Берег постепенно понижался, и Неман будто становился шире, свободно выходя на простор. Голова у Васи кружилась, но он понял, что перекат уже где-то недалеко: шумела и пенилась впереди вода, проходя сквозь частую гряду камней. Огибая кустарник, вплотную подходивший к берегу, Вася насторожился, напрягся: возле самой воды стоял мотоцикл. На берегу две мужские фигуры, согнувшись, колдовали над большим брезентовым свертком. Голоса их, которые глушила вода, слышались смутно, но кое-что Вася разобрал:
— Давай-ка быстрей! Дождь чтобы не застал, а то вымокнем!
Голоса эти словно придали ему силы, и затихло молоточками стучавшее в висках: «Не дойду! Не дойду!»
Мужчины насторожились, глядели на подходившего мальчика.
— Эй ты, малец! Ты что здесь делаешь? — окликнул его высокий, в темном свитере рыбак.
— Да это ж Анюты-приемщицы! — заговорил другой. — Он в больнице, кажись.
— Давай-ка мы его на мотоцикл — да к матери, а то вроде он в беспамятстве…
Солнца все не было, хотя оно давно должно было всплыть над лесом, а черные, плотные завитки туч густели над головой, выползая из-за горизонта, и так же густел в голове мальчика приторный запах чебреца, крупными фиолетовыми пятнами росшего на склонах. Вася отчаянно замотал головой, когда к нему подошел высокий, в свитере, и высокий, видно, что-то прочитал в его глазах, отвернулся, пошел к мотоциклу.
— Пускай… Раз пришел, значит, надо… Поехали!
Сквозь густеющую синюю дымку, что опускалась на глаза, Вася видел, как они, торопливо подобрав сеть, бросили ее в коляску и, прикрыв брезентом, уселись в мотоцикл. Он мысленно торопил их: хотелось подойти к реке одному, чтобы, возможно, увидеть балтийского осетра. Дрожа, он поднялся, побрел к воде, по которой уже цокали редкие, крупные капли.
То ли качалось в его глазах узкое, острое тело рыбы, то ли действительно мелькнули в водной кипени стремительные силуэты осетров?
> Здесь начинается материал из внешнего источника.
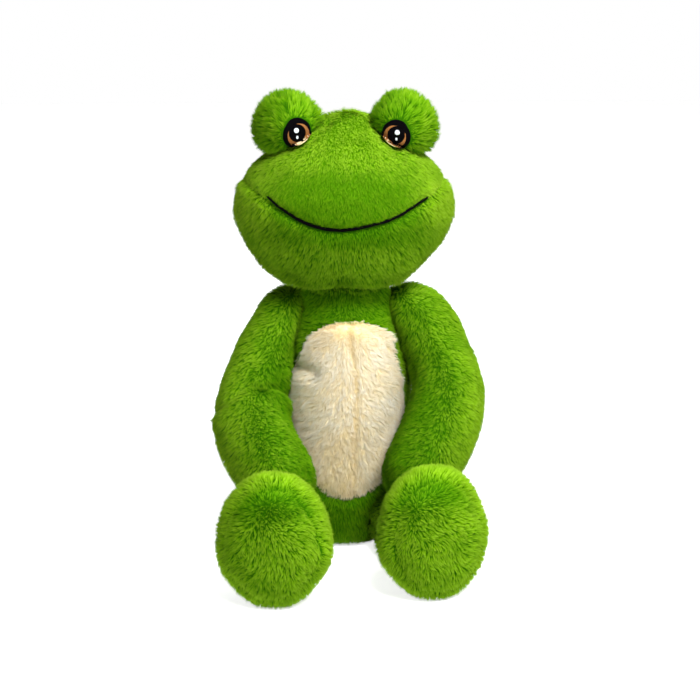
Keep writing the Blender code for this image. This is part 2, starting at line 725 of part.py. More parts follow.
def build_foot(side, torso):
    """Build a foot: a sole panel and an upper over fibre, seated on the ankle's ball."""
    ankle, ahead = leg_ends(side, torso)[1:]
    middle = ankle + ahead * FOOT_AHEAD
    turn = Vector((0.0, -1.0, 0.0)).rotation_difference(ahead).to_matrix()
    lean = Matrix.Rotation(math.radians(-FOOT_LEAN_DEG), 3, "X")

    def shape(point):
        toe = 1.0 + FOOT_TOE_SHARE * point.z
        around = math.hypot(point.x, point.z)
        front = -math.sqrt(max(0.0, 1.0 - around ** 3))
        depth = front if point.y < 0.0 else point.y
        return Vector((FOOT_HALF_WIDTH * toe * point.x, FOOT_HALF_DEPTH * depth, FOOT_HALF_HEIGHT * point.z))

    middle.z = -lowest(form(FOOT_SIDES, FOOT_RINGS, lambda p: turn @ lean @ shape(p))) - FLAT_DEPTH

    def place(point):
        return middle + turn @ lean @ shape(point)

    reach = FOOT_HALF_HEIGHT + FOOT_HALF_WIDTH + CUT_OVERRUN
    seam_place = middle + turn @ lean @ Vector((0.0, SOLE_DEPTH - FOOT_HALF_DEPTH, 0.0))
    normal = turn @ lean @ Vector((0.0, 1.0, 0.0))
    upper_half, sole_half = seam_halves(f"{side}_sole_seam", seam_place, normal, reach)
    seat = ball_outside(f"{side}_ankle_seat", ankle, ANKLE_RADIUS + TURN_GAP)
    ground = ground_cutter(f"{side}_heel_flat")
    green = material("green_plush", GREEN, 0.85)
    upper = add_object(f"{side}_foot_upper", hollow(form(FOOT_SIDES, FOOT_RINGS, place), CLOTH), green)
    boolean(upper, upper_half, "INTERSECT")
    boolean(upper, seat)
    sole = add_object(f"{side}_foot_sole", hollow(form(FOOT_SIDES, FOOT_RINGS, place), CLOTH), green)
    boolean(sole, sole_half, "INTERSECT")
    for panel in (upper, sole):
        boolean(panel, ground)
    filling = move_in(form(FOOT_SIDES, FOOT_RINGS, place), CLOTH + FILL_GAP)
    stuffing = add_object(f"{side}_foot_stuffing", filling, material("fibre", FIBRE, 0.95))
    boolean(stuffing, seat)
    return middle


def main():
    """Build the whole toy."""
    clear_scene()
    torso = Torso()
    torso.build()
    build_neck_seam(torso)
    Head(torso).build()
    for side in SIDES:
        build_leg(side, torso)
        foot = build_foot(side, torso)
        build_arm(side, torso, foot.y + FOOT_HALF_DEPTH + PAW_TO_FOOT + PAW_RADIUS)


main()
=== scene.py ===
"""Looks of a seated plush frog: stuffed skins, mesh pile, stitched eyes and mouth, studio and camera.

Each sub-assembly is sewn from copies of its packed cloth panels, swollen by a cloth simulation with its seams
held, creased where the photograph shows it, and covered with tufts of pile that lie the way the real ones do.
"""

import itertools
import json
import logging
import math
from dataclasses import dataclass, field
from enum import Enum
from typing import Any, Sequence

import bmesh
import bpy
import numpy as np
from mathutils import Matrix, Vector
from mathutils.bvhtree import BVHTree
from mathutils.kdtree import KDTree

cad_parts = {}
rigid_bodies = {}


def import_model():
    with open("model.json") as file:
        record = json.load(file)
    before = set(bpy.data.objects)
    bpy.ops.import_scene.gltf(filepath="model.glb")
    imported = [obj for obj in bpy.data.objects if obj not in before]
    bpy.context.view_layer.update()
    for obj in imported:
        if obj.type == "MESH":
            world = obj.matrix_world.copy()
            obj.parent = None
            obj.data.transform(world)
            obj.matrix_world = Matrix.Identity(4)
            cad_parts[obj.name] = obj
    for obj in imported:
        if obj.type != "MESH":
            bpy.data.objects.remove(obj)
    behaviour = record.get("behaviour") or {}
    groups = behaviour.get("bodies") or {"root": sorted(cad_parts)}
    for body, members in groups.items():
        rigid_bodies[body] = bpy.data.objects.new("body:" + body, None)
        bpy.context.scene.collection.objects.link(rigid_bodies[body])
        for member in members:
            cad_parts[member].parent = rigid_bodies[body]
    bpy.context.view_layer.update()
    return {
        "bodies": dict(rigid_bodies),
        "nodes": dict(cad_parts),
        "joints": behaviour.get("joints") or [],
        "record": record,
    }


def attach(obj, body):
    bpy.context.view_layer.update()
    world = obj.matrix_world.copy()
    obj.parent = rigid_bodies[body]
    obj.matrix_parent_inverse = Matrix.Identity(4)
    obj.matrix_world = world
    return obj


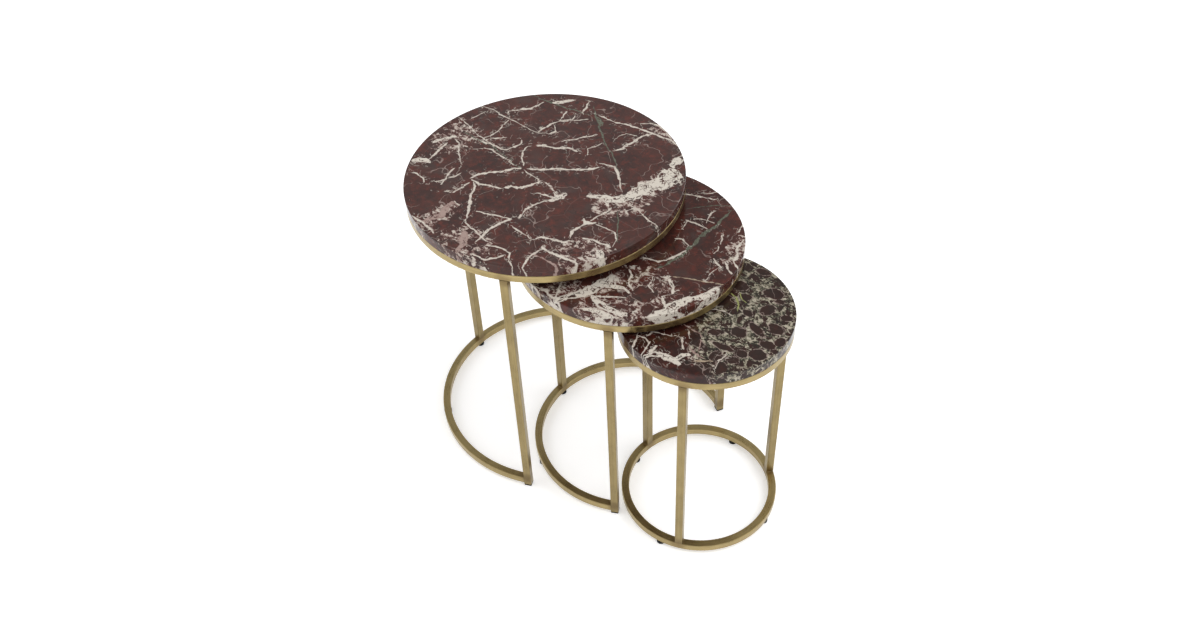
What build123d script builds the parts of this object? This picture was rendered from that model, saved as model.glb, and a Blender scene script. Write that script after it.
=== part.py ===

Он торжествовал. В каком-то исступлении протянул он руки к близкой завесе дождя, всем существом впитывая могучую, неудержимую поступь стихии, громовым ослепительным раскатом разорвавшую настороженную тишину.
Ничком упал на теплую, парную траву, успев почувствовать горячие, сумасшедшие струи дождя на лопатках, на голове, еще не понимая, что отчаянным усилием разомкнул страшное кольцо, уже обведенное вокруг него, и теперь силы природы приняли его в свой круговорот, чтобы мог он исполнить все, для чего пришел на землю.